By Kyle C. Barry
AFJ Legislative Counsel
Last week, the House passed the first surveillance reform legislation since Edward Snowden’s disclosures about several NSA surveillance programs, including the bulk collection of Americans’ phone call data. Unfortunately, the legislation does not sufficiently address the FISA Court—the secret court that issues orders authorizing government surveillance—and omits key procedural safeguards designed to ensure that the court considers privacy interests before granting government requests to conduct surveillance.
The House passed a compromise version of the USA Freedom Act that is substantially diluted from what Rep. Jim Sensenbrenner, R-Wis., and Senator Patrick Leahy, D-Vt., originally introduced. Many privacy advocates, along with major media outlets like The New York Times, have criticized the bill’s failure to go far enough in its substantive reforms of what sort of information the NSA is allowed to obtain, particularly with respect to the bulk collection of telephone records . But another problem has drawn less attention: As passed, the bill leaves intact the ex parte nature of the FISA Court and, with it, the government’s tremendous advantage in obtaining surveillance orders.
As AFJ argued in its report, Justice in the Surveillance State, establishing an adversarial process in the FISA Court is an essential part of any surveillance reform. Currently, the FISA Court only hears from the government, making it an aberration in a federal judiciary that generally relies on the presentation of competing views to adjudicate questions of law. It is true that certain aspects of criminal investigations, like search warrants and wiretaps, are approved through ex parte proceedings, but the scope of FISA Court decisionmaking goes much further.
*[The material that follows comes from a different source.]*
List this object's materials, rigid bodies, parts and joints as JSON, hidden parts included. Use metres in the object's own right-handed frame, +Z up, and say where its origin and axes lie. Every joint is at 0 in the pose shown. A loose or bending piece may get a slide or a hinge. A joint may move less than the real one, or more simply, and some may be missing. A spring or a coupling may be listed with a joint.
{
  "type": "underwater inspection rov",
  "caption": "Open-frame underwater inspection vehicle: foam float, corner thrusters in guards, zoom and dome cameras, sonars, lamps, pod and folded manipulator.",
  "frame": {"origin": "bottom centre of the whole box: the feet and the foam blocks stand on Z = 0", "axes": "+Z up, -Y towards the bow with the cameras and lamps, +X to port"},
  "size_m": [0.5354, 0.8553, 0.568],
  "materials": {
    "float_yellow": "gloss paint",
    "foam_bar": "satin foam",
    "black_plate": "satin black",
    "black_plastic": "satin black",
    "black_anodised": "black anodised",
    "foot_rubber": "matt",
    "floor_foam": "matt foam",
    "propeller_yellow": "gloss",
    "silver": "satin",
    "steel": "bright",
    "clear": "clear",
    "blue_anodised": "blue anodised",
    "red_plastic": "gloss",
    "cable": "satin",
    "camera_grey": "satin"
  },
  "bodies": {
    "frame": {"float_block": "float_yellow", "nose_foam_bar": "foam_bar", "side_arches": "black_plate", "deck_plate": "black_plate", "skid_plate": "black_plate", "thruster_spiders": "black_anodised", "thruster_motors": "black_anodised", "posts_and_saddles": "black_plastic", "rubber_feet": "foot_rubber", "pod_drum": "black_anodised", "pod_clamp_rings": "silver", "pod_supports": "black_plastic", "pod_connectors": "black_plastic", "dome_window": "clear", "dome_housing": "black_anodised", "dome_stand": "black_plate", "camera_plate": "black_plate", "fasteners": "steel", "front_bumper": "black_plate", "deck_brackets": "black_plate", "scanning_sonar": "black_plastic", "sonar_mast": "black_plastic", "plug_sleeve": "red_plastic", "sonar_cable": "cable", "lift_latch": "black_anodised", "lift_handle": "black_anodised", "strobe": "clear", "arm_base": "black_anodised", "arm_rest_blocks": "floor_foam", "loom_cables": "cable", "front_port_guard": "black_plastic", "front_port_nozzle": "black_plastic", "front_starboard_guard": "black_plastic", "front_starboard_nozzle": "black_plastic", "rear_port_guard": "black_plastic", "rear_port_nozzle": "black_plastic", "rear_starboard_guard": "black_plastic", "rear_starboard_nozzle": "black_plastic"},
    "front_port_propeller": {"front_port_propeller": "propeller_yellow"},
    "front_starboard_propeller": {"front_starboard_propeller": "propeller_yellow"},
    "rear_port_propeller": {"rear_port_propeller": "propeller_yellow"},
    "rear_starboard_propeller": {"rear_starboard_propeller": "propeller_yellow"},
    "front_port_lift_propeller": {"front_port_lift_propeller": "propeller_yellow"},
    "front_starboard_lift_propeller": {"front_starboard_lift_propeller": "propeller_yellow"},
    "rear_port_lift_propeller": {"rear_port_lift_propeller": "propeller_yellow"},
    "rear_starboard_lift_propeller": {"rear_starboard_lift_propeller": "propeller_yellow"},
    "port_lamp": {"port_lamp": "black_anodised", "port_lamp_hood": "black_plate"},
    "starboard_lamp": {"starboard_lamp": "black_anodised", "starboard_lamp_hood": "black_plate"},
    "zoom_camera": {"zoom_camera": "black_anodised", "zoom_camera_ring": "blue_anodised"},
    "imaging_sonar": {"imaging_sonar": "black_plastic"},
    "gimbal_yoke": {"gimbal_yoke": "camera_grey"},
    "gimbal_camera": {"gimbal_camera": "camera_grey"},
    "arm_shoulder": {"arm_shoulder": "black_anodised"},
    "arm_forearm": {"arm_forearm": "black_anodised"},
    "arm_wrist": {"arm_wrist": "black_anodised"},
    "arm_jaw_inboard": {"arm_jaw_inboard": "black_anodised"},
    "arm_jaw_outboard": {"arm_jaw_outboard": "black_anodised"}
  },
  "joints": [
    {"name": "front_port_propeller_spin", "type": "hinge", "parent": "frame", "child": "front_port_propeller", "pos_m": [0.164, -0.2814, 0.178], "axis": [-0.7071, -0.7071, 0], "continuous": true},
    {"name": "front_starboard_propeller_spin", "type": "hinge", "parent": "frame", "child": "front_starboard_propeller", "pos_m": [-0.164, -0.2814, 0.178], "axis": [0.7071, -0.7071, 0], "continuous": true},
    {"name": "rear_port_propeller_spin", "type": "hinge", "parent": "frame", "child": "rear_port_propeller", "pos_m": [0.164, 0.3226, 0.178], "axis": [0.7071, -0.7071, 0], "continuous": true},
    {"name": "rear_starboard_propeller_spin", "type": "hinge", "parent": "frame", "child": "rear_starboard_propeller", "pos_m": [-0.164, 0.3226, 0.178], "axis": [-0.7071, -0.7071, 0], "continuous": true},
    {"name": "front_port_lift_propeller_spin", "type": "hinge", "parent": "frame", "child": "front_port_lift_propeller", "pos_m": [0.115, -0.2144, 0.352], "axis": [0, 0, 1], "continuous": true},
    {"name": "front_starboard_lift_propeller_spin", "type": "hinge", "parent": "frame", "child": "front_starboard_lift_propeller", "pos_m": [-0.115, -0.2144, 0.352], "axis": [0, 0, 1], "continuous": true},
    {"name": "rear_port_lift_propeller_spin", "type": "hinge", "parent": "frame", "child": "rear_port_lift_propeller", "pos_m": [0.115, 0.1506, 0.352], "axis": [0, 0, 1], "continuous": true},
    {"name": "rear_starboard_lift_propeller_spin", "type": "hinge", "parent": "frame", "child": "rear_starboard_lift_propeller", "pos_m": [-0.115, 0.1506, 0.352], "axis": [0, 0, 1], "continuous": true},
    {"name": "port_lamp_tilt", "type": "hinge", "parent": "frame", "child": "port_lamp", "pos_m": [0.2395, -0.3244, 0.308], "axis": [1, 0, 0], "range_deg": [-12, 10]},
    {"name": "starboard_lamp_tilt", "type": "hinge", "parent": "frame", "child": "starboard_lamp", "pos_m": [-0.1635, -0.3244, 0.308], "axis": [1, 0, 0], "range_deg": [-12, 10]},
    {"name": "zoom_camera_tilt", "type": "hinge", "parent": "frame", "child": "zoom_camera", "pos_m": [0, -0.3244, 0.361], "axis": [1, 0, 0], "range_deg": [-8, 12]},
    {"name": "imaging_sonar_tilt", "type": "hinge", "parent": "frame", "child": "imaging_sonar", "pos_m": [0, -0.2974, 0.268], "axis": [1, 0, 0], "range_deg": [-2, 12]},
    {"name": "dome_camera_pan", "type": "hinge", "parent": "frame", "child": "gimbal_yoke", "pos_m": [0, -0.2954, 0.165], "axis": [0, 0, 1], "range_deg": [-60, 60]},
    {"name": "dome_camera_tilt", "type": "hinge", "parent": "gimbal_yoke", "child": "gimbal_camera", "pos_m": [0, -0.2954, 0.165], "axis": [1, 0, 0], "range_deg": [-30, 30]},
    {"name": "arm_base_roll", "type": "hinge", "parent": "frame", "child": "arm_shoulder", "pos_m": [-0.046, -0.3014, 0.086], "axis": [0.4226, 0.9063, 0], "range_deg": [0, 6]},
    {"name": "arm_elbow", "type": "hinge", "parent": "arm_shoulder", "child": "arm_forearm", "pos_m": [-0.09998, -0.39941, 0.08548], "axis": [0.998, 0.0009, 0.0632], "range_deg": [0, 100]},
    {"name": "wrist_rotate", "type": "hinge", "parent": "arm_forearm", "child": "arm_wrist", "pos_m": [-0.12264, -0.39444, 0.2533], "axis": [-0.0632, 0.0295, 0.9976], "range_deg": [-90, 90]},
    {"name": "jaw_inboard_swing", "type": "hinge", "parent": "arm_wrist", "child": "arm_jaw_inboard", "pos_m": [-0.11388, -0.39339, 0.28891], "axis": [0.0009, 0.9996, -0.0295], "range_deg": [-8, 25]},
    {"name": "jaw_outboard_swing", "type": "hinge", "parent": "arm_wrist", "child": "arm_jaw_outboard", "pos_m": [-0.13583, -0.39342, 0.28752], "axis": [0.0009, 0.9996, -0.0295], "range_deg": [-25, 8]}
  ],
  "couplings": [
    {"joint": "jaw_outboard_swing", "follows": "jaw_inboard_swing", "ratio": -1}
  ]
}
While search warrants turn on narrow questions of fact—i.e., has the investigating officer demonstrated probable cause—the FISA Court’s decisions include sometimes controversial interpretations of statutory and constitutional law, which are the very sort of questions for which the adversarial process is most critical.
To address this problem, the USA Freedom Act originally proposed the “Office of the Special Advocate.” The special advocate could ask to participate in any proceeding before the FISA Court, and would “vigorously advocate . . . in support of legal interpretations that protect individual privacy and civil liberties.” The special advocate could also ask for the review of any FISA Court decision, and would have standing to appeal decisions to both the FISA Review Court and, subsequently, the United States Supreme Court. This proposal would ensure not just that the FISA Court would hear from lawyers outside the executive branch, but that, with respect to each individual application, the court would hear the best arguments on the side of privacy and civil liberties.
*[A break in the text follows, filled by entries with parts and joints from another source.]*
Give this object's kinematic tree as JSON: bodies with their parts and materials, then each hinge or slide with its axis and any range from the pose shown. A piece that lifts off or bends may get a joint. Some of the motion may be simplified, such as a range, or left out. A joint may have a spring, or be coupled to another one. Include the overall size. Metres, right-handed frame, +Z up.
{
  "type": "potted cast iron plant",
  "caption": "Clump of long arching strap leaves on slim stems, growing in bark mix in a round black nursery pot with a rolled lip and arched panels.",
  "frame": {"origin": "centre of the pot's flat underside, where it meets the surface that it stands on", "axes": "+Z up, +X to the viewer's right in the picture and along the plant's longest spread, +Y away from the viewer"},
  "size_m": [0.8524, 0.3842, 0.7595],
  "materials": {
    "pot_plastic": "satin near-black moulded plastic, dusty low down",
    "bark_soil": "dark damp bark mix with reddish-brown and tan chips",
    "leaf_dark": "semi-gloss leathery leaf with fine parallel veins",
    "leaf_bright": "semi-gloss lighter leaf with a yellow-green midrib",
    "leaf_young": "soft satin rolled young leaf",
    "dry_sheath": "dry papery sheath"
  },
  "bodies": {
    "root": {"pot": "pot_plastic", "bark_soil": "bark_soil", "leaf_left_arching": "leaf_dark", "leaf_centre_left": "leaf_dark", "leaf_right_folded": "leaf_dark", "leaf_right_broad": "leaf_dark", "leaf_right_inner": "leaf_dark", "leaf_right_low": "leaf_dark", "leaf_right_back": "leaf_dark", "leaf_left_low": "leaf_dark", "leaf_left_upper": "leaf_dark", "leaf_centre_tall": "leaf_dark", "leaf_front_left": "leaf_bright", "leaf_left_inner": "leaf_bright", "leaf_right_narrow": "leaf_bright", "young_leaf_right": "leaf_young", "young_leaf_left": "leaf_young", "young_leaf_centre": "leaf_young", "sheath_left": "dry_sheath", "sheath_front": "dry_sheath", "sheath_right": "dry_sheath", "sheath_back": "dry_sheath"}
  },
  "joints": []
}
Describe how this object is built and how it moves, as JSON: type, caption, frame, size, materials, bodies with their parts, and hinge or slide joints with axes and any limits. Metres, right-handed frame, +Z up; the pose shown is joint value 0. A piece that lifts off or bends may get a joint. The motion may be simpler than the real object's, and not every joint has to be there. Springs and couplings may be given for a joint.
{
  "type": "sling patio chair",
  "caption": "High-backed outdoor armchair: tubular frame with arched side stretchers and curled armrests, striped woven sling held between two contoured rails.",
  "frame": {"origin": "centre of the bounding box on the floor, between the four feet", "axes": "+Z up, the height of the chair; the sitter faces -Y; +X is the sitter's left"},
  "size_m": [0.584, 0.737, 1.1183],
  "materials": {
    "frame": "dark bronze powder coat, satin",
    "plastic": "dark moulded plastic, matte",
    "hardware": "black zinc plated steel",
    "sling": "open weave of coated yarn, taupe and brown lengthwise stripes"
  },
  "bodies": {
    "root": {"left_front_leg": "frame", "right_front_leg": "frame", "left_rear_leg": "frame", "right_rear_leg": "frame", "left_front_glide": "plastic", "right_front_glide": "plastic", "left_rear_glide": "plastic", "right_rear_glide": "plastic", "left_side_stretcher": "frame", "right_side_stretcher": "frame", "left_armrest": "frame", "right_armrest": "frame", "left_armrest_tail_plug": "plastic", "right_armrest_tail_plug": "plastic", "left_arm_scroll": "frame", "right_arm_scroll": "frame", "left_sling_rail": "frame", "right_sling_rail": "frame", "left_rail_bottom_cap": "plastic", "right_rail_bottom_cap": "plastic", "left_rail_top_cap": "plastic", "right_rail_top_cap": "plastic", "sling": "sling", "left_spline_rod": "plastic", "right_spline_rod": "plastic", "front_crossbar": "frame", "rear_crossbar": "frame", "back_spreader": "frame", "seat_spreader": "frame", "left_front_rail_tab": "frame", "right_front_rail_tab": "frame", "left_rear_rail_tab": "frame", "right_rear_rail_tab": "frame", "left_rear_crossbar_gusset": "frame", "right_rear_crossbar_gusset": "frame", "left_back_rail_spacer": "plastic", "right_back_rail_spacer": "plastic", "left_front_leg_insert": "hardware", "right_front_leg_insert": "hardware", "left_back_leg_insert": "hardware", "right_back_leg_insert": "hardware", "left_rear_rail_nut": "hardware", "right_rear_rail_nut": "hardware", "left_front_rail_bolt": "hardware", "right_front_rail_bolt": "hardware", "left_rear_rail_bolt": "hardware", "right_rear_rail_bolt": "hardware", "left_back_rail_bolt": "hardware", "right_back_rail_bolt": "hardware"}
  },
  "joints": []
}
But the compromise version omits the special advocate, and replaces it with an “Amicus Curiae” panel. The panel would consist of five lawyers eligible to serve as amicus (or “friend of the court”) in FISA Court proceedings, and the court would appoint a panel member “to assist . . . in the consideration of any application for an order or review that, in the opinion of the court, presents a novel or significant interpretation of the law[.]” Even in such cases, however, the court could avoid appointing amicus with “a written finding that such appointment is not appropriate.”
This half-hearted attempt to solve the ex parte problem is inadequate for three reasons. First, it leaves the FISA Court with almost complete discretion to ignore the amicus panel. While the bill’s text creates a rebuttable presumption in favor of appointing amicus in difficult cases, it is a presumption too easily sidestepped. The questions of whether the presumption applies in the first place, and, if it does, whether it is rebutted, are left to the unreviewable discretion of the court. Should the court wish to proceed without further input, it need only find that an application does not involve “a novel or significant” question of law, or that, for any other reason, “appointment is not appropriate.” This deference is particularly troubling because the FISA Court already has the authority to appoint amicus curiae in appropriate cases, so this “reform” is in reality little more than the status quo in different language.
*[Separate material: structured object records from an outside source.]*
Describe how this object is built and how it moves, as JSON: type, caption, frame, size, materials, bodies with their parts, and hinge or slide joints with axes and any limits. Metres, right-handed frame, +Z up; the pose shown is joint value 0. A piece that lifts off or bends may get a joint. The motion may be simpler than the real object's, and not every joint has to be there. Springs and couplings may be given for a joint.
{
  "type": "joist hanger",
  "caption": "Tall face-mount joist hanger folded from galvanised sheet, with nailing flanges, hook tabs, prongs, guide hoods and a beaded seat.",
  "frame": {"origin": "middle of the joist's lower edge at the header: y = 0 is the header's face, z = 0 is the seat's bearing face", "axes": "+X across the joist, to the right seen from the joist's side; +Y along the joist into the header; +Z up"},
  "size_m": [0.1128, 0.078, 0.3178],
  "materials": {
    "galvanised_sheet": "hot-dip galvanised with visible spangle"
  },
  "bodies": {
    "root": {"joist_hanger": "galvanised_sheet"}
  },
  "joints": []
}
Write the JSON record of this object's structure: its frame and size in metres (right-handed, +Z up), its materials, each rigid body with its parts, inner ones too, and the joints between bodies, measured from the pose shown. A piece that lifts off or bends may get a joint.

Second, this proposal provides no additional mechanism to appeal FISA Court decisions. Once the court renders its decision the role of amicus is over, and the amicus is not empowered to ask for review or appeal. This is no trivial matter—because only the government appears before the FISA Court, and because the government almost never loses, appeals of FISA Court decisions are virtually nonexistent.
Third, and perhaps most importantly, the amicus is not adverse to the government, and is not charged with advocating for those whose privacy interests might be at stake in a FISA Court proceeding. Thus, while an amicus may provide an additional voice, it is a neutral one, and will not necessarily provide the sort of competing viewpoint on which the adversarial process depends.
This shift was foreshadowed in January when, instead of agreeing with an independent Review Group report that called for a “public advocate,” President Obama asked for Congress to establish “a panel of advocates from outside government to provide an independent voice in significant cases.” Now we have the unfortunate result of that request, which the Administration supports. Moving forward, the Senate should restore the special advocate in the USA Freedom Act, and pass reform legislation that meaningfully protects the privacy rights of all Americans.